We disagree. Notwithstanding the difficulties federal judges often have in forcing actions by other governmental branches, be they state or federal, we cannot simply throw our hands up. However, we recognize that plaintiff's demand for immediate relief is unworkable. The leachate exists and something must be done to temporarily control it. At this stage, we propose that plaintiff draft a permanent injunction permitting defendants a reasonable time to develop an alternative plan. If necessary, a Special Referee will then be appointed to oversee compliance with this injunction. Plaintiff's proposed injunction with time periods for action by the defendants is to be submitted within twenty days. Defendants will then have ten days to respond.

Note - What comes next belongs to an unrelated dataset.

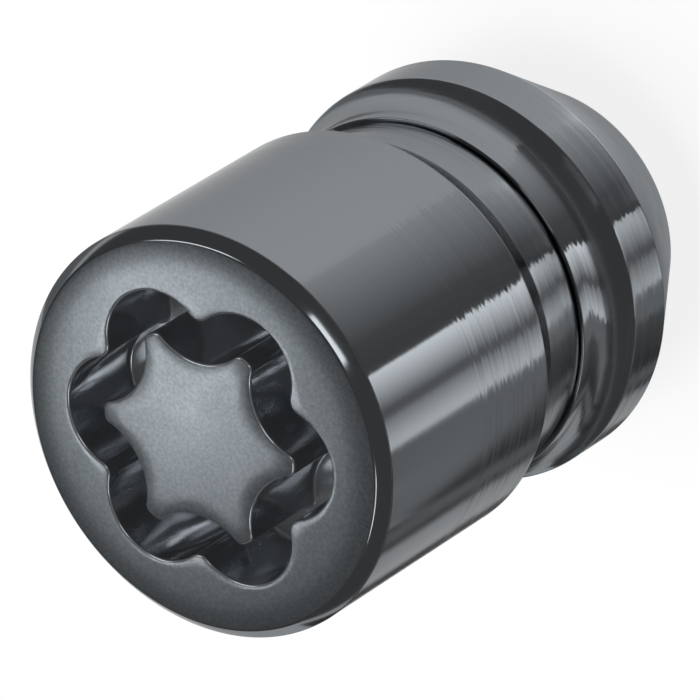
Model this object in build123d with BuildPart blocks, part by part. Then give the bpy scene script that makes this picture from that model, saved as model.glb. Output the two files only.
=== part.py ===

The cleanup of a hazardous waste dump cannot occur overnight. However, the defendants' suggestion that the state has been diligently prosecuting the cleanup of the Pelham Bay Landfill since 1983 cannot be taken seriously in light of the fact that relief is not in sight until at least 1995. Moreover, the fact that the remedial measure adopted by the defendants to eliminate leachate from one section of the Bronx included the discharge of the very same contaminants into the Eastchester Bay does not inspire confidence. The state has had its chance. Now it is time for "diligent prosecution."